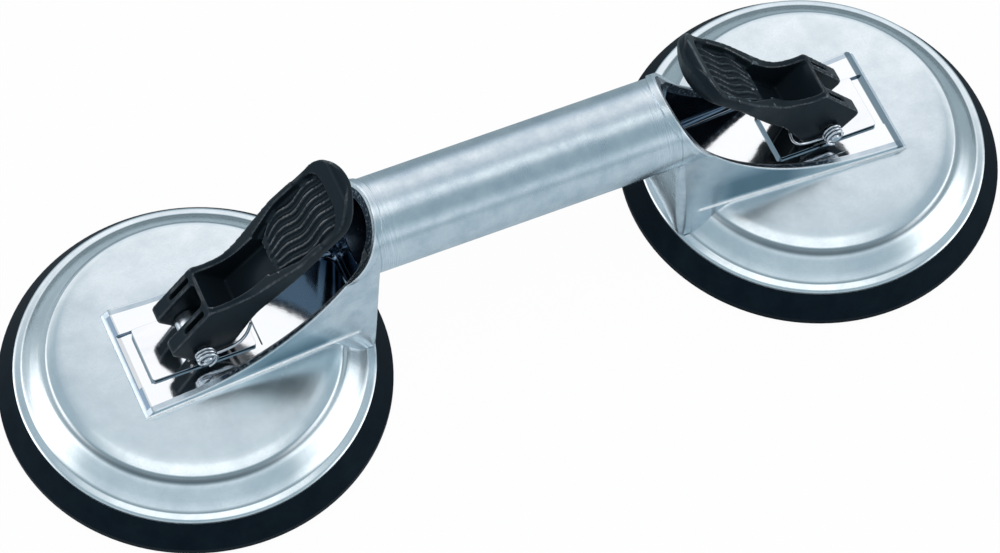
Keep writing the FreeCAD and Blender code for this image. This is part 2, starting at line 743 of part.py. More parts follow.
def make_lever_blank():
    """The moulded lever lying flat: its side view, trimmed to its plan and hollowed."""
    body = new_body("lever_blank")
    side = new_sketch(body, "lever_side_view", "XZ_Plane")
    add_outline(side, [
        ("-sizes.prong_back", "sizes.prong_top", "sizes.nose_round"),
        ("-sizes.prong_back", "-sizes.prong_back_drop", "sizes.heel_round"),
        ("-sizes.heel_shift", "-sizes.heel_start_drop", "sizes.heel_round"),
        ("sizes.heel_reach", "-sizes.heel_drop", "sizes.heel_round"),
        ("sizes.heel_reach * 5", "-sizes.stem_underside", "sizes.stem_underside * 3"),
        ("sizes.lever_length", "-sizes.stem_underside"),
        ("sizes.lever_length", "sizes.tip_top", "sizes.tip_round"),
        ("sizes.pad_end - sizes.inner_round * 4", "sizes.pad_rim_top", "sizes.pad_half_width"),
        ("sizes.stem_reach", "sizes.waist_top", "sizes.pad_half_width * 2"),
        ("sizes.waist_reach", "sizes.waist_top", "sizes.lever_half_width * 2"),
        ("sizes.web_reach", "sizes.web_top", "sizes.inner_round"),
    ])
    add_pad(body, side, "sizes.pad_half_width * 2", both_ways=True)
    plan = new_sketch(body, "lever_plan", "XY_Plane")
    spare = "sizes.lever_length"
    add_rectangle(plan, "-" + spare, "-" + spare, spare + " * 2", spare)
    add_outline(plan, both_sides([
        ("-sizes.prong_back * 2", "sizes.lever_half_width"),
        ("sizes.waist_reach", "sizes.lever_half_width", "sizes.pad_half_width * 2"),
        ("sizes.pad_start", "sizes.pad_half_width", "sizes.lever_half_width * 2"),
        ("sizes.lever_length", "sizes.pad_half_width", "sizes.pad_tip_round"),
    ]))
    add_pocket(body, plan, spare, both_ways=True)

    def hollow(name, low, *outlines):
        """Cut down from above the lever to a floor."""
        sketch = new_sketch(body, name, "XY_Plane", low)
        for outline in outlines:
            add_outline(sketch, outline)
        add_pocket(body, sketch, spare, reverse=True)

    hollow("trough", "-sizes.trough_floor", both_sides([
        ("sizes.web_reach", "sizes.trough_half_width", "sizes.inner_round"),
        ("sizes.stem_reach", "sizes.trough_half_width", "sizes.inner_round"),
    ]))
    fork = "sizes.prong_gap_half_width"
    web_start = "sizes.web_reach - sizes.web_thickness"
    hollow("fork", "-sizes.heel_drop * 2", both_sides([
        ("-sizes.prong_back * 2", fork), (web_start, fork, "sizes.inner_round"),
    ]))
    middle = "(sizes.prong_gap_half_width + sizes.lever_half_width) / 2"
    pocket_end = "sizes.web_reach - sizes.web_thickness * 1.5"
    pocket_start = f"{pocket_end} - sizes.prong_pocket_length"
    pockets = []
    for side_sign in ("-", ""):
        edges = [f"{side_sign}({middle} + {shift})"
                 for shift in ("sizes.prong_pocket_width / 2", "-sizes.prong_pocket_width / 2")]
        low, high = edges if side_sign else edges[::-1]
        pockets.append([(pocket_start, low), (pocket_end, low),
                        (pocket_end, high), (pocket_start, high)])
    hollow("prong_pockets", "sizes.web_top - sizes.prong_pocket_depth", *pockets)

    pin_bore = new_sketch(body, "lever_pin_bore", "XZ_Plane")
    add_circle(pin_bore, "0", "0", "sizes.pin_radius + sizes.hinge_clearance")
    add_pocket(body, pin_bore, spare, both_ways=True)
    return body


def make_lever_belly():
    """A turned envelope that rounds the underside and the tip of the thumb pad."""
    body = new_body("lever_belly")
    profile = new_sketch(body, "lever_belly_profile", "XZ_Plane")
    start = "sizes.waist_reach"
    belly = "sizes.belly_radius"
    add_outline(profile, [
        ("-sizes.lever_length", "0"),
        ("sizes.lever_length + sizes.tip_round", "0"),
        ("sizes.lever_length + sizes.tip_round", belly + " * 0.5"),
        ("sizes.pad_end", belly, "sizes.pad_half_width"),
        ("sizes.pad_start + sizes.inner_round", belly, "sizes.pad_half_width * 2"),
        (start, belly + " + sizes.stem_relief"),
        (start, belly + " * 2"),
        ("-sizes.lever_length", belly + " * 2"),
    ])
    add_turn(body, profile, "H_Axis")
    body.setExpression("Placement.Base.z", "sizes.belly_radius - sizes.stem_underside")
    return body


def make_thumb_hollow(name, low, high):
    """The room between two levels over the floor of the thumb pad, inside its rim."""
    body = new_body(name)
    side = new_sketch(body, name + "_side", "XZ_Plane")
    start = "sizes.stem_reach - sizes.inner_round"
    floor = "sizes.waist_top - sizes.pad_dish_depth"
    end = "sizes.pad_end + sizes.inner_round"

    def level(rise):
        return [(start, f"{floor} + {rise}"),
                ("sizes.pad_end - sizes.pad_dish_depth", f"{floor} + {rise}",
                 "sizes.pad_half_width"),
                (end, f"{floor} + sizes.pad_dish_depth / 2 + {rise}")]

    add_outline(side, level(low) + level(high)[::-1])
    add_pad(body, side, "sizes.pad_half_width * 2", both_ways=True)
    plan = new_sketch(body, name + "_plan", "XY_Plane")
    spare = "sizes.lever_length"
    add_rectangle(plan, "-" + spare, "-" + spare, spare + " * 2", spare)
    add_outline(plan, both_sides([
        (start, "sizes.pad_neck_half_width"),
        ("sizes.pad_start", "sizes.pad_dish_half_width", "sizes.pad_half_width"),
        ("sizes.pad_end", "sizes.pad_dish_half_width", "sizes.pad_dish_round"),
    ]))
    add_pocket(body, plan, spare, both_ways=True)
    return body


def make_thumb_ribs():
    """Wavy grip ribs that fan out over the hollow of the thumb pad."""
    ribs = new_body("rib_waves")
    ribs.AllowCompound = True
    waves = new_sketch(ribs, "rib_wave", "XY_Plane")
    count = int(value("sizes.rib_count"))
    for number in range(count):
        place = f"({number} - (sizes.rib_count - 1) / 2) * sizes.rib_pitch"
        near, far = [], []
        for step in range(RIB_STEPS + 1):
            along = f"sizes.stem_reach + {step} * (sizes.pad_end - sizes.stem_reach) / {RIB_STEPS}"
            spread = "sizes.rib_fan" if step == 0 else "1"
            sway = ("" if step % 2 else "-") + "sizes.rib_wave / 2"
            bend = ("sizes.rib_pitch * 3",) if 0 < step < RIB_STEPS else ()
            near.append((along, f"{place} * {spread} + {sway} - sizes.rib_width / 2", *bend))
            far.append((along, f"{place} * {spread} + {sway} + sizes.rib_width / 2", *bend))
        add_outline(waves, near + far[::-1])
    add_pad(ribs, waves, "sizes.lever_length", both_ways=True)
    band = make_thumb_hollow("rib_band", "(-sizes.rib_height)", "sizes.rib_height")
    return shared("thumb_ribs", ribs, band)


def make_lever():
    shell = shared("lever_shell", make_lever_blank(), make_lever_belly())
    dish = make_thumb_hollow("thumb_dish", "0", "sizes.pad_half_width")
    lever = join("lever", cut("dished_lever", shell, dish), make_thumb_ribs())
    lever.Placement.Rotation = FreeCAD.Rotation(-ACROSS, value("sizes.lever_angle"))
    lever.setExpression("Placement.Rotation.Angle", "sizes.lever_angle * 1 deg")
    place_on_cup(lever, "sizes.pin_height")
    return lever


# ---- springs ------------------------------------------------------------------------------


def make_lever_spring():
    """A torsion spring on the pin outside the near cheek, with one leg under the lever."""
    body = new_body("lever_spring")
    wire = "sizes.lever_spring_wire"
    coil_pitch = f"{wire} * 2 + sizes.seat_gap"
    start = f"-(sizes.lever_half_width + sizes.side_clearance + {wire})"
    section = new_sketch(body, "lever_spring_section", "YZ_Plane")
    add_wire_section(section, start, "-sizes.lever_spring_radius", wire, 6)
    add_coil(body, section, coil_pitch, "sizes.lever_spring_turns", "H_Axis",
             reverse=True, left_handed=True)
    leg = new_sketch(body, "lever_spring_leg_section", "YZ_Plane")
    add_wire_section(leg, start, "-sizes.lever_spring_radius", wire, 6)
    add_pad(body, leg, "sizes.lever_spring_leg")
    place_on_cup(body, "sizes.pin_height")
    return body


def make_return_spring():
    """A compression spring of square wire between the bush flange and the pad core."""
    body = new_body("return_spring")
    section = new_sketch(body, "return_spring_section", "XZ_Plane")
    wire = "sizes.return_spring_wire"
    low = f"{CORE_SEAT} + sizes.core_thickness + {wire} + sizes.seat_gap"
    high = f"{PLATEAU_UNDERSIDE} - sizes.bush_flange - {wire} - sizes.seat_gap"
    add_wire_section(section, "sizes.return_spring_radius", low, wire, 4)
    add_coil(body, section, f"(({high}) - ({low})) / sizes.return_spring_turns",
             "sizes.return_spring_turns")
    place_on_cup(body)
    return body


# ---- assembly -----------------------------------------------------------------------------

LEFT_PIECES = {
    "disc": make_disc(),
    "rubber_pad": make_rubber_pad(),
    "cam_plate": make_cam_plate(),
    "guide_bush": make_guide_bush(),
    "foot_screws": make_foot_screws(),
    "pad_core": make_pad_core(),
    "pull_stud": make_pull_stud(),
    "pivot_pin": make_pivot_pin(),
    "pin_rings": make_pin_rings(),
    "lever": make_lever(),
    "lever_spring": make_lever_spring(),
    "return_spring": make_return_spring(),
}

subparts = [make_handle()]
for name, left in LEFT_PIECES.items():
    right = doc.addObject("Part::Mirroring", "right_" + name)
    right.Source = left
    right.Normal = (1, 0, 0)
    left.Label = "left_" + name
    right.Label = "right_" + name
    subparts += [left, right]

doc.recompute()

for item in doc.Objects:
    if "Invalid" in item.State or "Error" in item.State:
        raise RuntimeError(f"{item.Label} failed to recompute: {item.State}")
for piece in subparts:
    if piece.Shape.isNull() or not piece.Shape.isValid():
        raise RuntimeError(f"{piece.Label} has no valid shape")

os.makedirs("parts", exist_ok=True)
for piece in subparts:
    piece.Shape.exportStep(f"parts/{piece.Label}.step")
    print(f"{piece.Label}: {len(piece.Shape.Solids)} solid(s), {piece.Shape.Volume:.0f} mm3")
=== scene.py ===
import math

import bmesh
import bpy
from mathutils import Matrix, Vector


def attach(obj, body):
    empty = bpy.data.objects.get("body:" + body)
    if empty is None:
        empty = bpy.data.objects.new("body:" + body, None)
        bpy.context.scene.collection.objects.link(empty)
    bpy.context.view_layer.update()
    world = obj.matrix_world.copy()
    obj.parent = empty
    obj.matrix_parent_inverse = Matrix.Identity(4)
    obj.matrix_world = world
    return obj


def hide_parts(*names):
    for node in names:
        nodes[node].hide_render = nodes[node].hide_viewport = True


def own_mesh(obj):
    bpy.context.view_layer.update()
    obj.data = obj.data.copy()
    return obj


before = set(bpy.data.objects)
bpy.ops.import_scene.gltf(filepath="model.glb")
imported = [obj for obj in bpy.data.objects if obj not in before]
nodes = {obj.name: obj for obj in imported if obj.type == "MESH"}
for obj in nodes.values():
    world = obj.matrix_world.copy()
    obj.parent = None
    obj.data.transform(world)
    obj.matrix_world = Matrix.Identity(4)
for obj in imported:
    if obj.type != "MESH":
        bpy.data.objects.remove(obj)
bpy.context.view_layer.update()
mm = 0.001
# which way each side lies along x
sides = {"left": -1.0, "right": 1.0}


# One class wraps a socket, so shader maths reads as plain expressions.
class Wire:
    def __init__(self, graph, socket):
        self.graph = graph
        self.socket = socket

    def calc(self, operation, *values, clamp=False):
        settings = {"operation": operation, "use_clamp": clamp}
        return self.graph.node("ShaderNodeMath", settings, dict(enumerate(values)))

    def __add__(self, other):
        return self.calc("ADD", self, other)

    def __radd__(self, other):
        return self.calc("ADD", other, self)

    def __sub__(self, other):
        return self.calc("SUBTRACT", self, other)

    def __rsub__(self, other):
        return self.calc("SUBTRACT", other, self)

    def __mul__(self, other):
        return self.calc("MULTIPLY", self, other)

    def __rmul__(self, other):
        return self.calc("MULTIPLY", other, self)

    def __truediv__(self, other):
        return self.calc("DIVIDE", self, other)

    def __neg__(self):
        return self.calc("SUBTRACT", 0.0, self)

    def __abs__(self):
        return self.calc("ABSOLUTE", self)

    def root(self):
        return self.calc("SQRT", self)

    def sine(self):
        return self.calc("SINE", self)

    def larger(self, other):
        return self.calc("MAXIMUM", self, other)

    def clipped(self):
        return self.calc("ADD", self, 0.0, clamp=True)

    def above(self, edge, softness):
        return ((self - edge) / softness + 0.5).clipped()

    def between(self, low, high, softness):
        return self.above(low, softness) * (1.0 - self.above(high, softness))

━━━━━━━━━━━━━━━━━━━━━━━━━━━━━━

Problem to work on:
Write out exactly the lines from the one with "doc.recompute()" through the one with "imported = [obj", including both, and no others.

Answer to this exercise:
doc.recompute()

for item in doc.Objects:
    if "Invalid" in item.State or "Error" in item.State:
        raise RuntimeError(f"{item.Label} failed to recompute: {item.State}")
for piece in subparts:
    if piece.Shape.isNull() or not piece.Shape.isValid():
        raise RuntimeError(f"{piece.Label} has no valid shape")

os.makedirs("parts", exist_ok=True)
for piece in subparts:
    piece.Shape.exportStep(f"parts/{piece.Label}.step")
    print(f"{piece.Label}: {len(piece.Shape.Solids)} solid(s), {piece.Shape.Volume:.0f} mm3")
=== scene.py ===
import math

import bmesh
import bpy
from mathutils import Matrix, Vector


def attach(obj, body):
    empty = bpy.data.objects.get("body:" + body)
    if empty is None:
        empty = bpy.data.objects.new("body:" + body, None)
        bpy.context.scene.collection.objects.link(empty)
    bpy.context.view_layer.update()
    world = obj.matrix_world.copy()
    obj.parent = empty
    obj.matrix_parent_inverse = Matrix.Identity(4)
    obj.matrix_world = world
    return obj


def hide_parts(*names):
    for node in names:
        nodes[node].hide_render = nodes[node].hide_viewport = True


def own_mesh(obj):
    bpy.context.view_layer.update()
    obj.data = obj.data.copy()
    return obj


before = set(bpy.data.objects)
bpy.ops.import_scene.gltf(filepath="model.glb")
imported = [obj for obj in bpy.data.objects if obj not in before]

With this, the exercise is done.